As in other countries, the aid JDC is providing to Ethiopia must be non-sectarian — the Joint is allowed to work with Jews, but not only with Jews, Cooperstock said.

“We never didn’t help non-Jews,” he said. On the other hand, while JDC never hides its Jewishness, “we don’t flaunt it either,” he added.

At the time of the 1983 famine, JDC channeled to starving Ethiopians more than $4 million in cash, food, medicine and clothing donated by the American Jewish community.

As the famine subsided, the JDC returned to the long-term development programs it had begun as early as 1983. They include a medical clinic in the village of Tedda and the training there of traditional birth attendants, a recently-inaugurated clinic in Gondar City, improvements in the region’s water supply and a ceramics project in the Waleka area.

According to Cooperstock, Ethiopians import even the tiny cups they use for drinking coffee, and the ceramics project is exploring ways of manufacturing and marketing pottery and building materials using Ethiopia’s indigenous clay deposits.

The Joint’s agricultural project, successful up until this year’s unfortunate weather, operates with the assistance of $1.3 million in grants from United States AID and an additional $150,000 from USA for Africa’s Live-Aid campaign.

LIMITS ON USE OF FUNDS

The bulk of JDC’s $55 million budget comes from United Jewish Appeal funds earmarked for “international concerns.” But because U.S. law limits American funding in “unfriendly” Marxist states like Ethiopia to “recovery” projects only, the JDC has been turning to Jewish communities in Denmark, Sweden and Canada for assistance in its development projects.

“We’re asking the Swedes and others to go to their big international development agencies and ask them to make funds available,” said Cooperstock. “The Danes approached their development officials and they were delighted to honor a Jewish request.”

The JDC’s International Development Fund is not the only American Jewish relief organization providing aid to developing countries. For instance, the Boston-based American Jewish World Service, founded in 1985, is meeting this week with international disaster specialists to discuss impending food shortages in Ethiopia.

According to the group’s president, Laurence Simon, the World Service has also been planning a response to direct requests from independent relief committees in the war-torn Ethiopian provinces of Tigre and Eritrea. They hope to apply the advanced Israeli grain storage techniques that they have introduced in Sri Lanka, Togo and the Philippines.

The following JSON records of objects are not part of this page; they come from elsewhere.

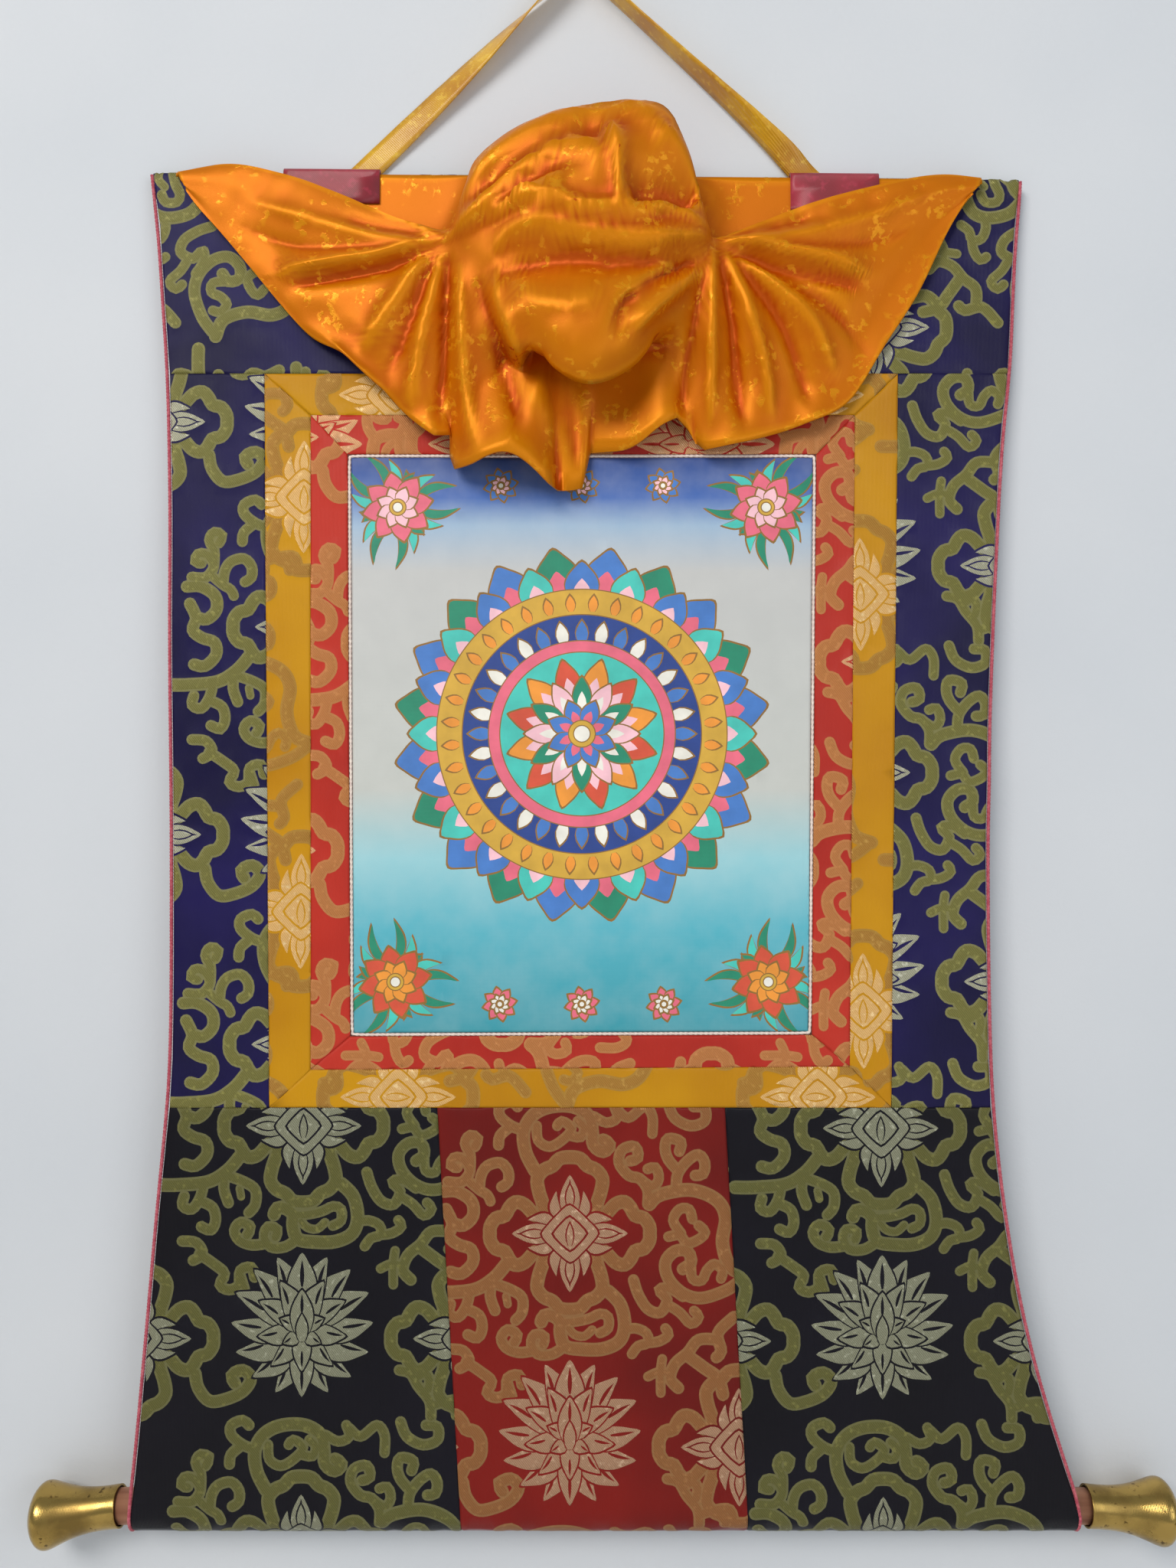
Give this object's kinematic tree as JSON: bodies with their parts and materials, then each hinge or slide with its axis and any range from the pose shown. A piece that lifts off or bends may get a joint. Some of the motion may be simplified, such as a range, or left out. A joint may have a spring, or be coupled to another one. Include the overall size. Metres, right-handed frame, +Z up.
{
  "type": "thangka scroll painting with its bottom rod",
  "caption": "Hanging scroll: picture framed in red and yellow brocade on navy brocade panels, drawn-up orange silk veil, ribbon loop, wooden rod with brass knobs.",
  "frame": {"origin": "the point under the ribbon's arc that rests on the nail", "axes": "+Z up along the scroll, +X to the right seen from the front, the front faces -Y and the wall stands at y = +0.010"},
  "size_m": [0.7265, 0.0711, 1.0161],
  "materials": {
    "picture": "smooth painted cloth, slightly satin",
    "piping": "twisted cotton cord",
    "red_brocade": "satin ground with raised metallic brocade",
    "yellow_brocade": "satin ground with raised metallic brocade",
    "navy_brocade": "satin ground with raised metallic brocade",
    "edge_cord": "matt wrapped cord",
    "orange_silk": "glossy damask silk",
    "ribbon": "satin ribbon",
    "crimson_cloth": "satin cloth",
    "wood": "plain turned wood",
    "brass": "worn polished brass"
  },
  "bodies": {
    "root": {"picture_panel": "picture", "picture_piping": "piping", "red_border_top": "red_brocade", "red_border_bottom": "red_brocade", "red_border_left": "red_brocade", "red_border_right": "red_brocade", "yellow_border_top": "yellow_brocade", "yellow_border_bottom": "yellow_brocade", "yellow_border_left": "yellow_brocade", "yellow_border_right": "yellow_brocade", "navy_top_panel": "navy_brocade", "navy_left_strip": "navy_brocade", "navy_right_strip": "navy_brocade", "navy_lower_left_panel": "navy_brocade", "red_lower_centre_panel": "red_brocade", "navy_lower_right_panel": "navy_brocade", "edge_cord_left": "edge_cord", "edge_cord_right": "edge_cord", "silk_veil": "orange_silk", "hanging_ribbon": "ribbon", "patch_left": "crimson_cloth", "patch_right": "crimson_cloth", "bottom_rod": "wood", "knob_left": "brass", "knob_right": "brass"}
  },
  "joints": []
}
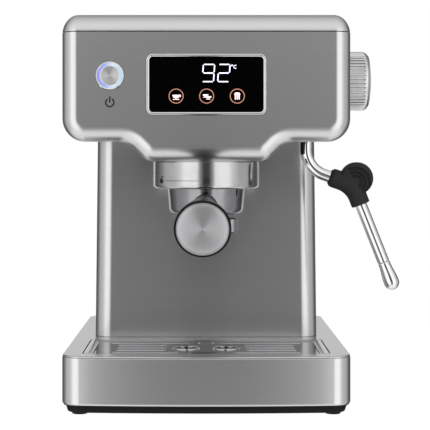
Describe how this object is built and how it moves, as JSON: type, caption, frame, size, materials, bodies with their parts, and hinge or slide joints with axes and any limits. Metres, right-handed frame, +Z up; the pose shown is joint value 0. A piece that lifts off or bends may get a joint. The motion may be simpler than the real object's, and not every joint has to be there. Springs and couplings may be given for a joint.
{
  "type": "espresso machine",
  "caption": "Pump espresso machine with a locking portafilter, swivelling steam wand, steam knob, lit display, drip tray and rear water tank.",
  "frame": {"origin": "middle of the base's footprint, on the surface it stands on", "axes": "+X to the machine's right seen from the front, +Y to its back, +Z up"},
  "size_m": [0.2763, 0.37, 0.3179],
  "materials": {
    "foot_rubber": "matte",
    "black_abs": "matte",
    "brushed_steel_band": "brushed",
    "deck_steel": "satin",
    "zinc_screw": "satin",
    "galvanised_frame": "satin",
    "brushed_steel_column": "brushed",
    "brushed_steel_head": "brushed",
    "brushed_steel_top": "brushed",
    "chrome_trim": "polished",
    "display_glass": "gloss",
    "circuit_board": "satin",
    "light_guide": "satin",
    "spring_steel": "satin",
    "polished_collar": "polished",
    "brass": "satin",
    "silicone": "matte",
    "cast_aluminium": "cast",
    "ceramic_white": "matte",
    "nylon_white": "matte",
    "silicone_clear": "satin",
    "spun_button": "satin",
    "knob_chrome": "satin",
    "knob_face": "satin",
    "polished_tube": "polished",
    "grip_rubber": "matte",
    "chrome_cup": "polished",
    "black_handle": "satin",
    "handle_disc": "polished",
    "tray_steel": "satin",
    "grille_steel": "brushed",
    "tank_plastic": "translucent"
  },
  "bodies": {
    "machine": {"rubber_feet": "foot_rubber", "base_pan": "black_abs", "base_shell": "brushed_steel_band", "deck_plate": "deck_steel", "tray_well": "black_abs", "body_screws": "zinc_screw", "power_gland": "black_abs", "tank_dock": "black_abs", "chassis": "galvanised_frame", "column_skin": "brushed_steel_column", "tank_bay": "black_abs", "head_front_cover": "brushed_steel_head", "head_housing": "brushed_steel_head", "lobe_skirt": "black_abs", "top_cover": "brushed_steel_top", "cup_warmer": "deck_steel", "display_bezel": "chrome_trim", "display_glass": "display_glass", "display_board": "circuit_board", "button_bezel": "chrome_trim", "button_light_ring": "light_guide", "button_spring": "spring_steel", "button_switch": "black_abs", "group_collar": "polished_collar", "group_head": "brass", "group_gasket": "silicone", "shower_screen": "deck_steel", "screen_screw": "zinc_screw", "thermoblock": "cast_aluminium", "temperature_sensors": "ceramic_white", "pump": "black_abs", "pump_mounts": "foot_rubber", "flow_meter": "nylon_white", "brew_valve": "black_abs", "steam_valve": "brass", "water_hoses": "silicone_clear", "control_board": "circuit_board", "wand_socket": "black_abs"},
    "power_button": {"power_button": "spun_button"},
    "steam_knob": {"steam_knob": "knob_chrome", "knob_cap": "knob_face", "valve_spindle": "brass"},
    "steam_wand": {"wand_tube": "polished_tube", "wand_grip": "grip_rubber", "wand_lower_tube": "polished_tube", "wand_nozzle": "polished_tube"},
    "portafilter": {"portafilter_cup": "chrome_cup", "filter_basket": "deck_steel", "basket_clip": "spring_steel", "twin_spout": "chrome_cup", "handle_grip": "black_handle", "handle_cap": "handle_disc", "handle_bolt": "zinc_screw"},
    "drip_tray": {"drip_tray": "tray_steel"},
    "drip_grille": {"drip_grille": "grille_steel"},
    "water_tank": {"water_tank": "tank_plastic", "tank_valve": "nylon_white", "lid_pins": "spring_steel"},
    "tank_lid": {"tank_lid": "black_abs"}
  },
  "joints": [
    {"name": "power_button_press", "type": "slide", "parent": "machine", "child": "power_button", "axis": [0, 1, 0], "range_m": [0, 0.0015], "stiffness_N_per_m": 900, "springref_m": -0.002, "deforming": ["button_spring"]},
    {"name": "steam_knob_turn", "type": "hinge", "parent": "machine", "child": "steam_knob", "pos_m": [0.115, -0.045, 0.2698], "axis": [1, 0, 0], "range_deg": [0, 270]},
    {"name": "steam_wand_swivel", "type": "hinge", "parent": "machine", "child": "steam_wand", "pos_m": [0.0837, -0.075, 0.215], "axis": [0, 0, 1], "range_deg": [-95, 25]},
    {"name": "portafilter_turn", "type": "hinge", "parent": "machine", "child": "portafilter", "pos_m": [0, -0.08, 0.185], "axis": [0, 0, 1], "range_deg": [-56, 0]},
    {"name": "drip_tray_lift", "type": "slide", "parent": "machine", "child": "drip_tray", "axis": [0, 0, 1], "range_m": [0, 0.04]},
    {"name": "drip_grille_lift", "type": "slide", "parent": "drip_tray", "child": "drip_grille", "axis": [0, 0, 1], "range_m": [0, 0.02]},
    {"name": "water_tank_lift", "type": "slide", "parent": "machine", "child": "water_tank", "axis": [0, 0, 1], "range_m": [0, 0.27]},
    {"name": "tank_lid_hinge", "type": "hinge", "parent": "water_tank", "child": "tank_lid", "pos_m": [0, 0.065, 0.3145], "axis": [1, 0, 0], "range_deg": [0, 85]}
  ]
}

Cooperstock acknowledges the work of the AJWS. “There’s room for two flowers in the garden,” he said.

Still, Cooperstock is proud of the JDC’s standing in the international community. “The Ethiopian government has said we are an example of how an effective NGO (non-governmental organization) should work,” he said.

Cooperstock’s return to Africa next week will be undertaken with the Interfaith Hunger Appeal, a coalition that includes Catholic, Lutheran and other relief organizations.

He worries that the public will not respond to the current famine as it did in 1984, and he hopes publicity surrounding the interfaith mission will “raise the level of public awareness about the impact of hunger.”

“This time around the Ethiopian government has acknowledged and asked for assistance,” said Cooperstock. “I’m just afraid people will suffer from ‘donor fatigue,’ People won’t respond because it happened before.

“But the effects of this famine will be the same. Starvation, unrest, refugees. We want to show not just what hunger is, but what hunger causes.”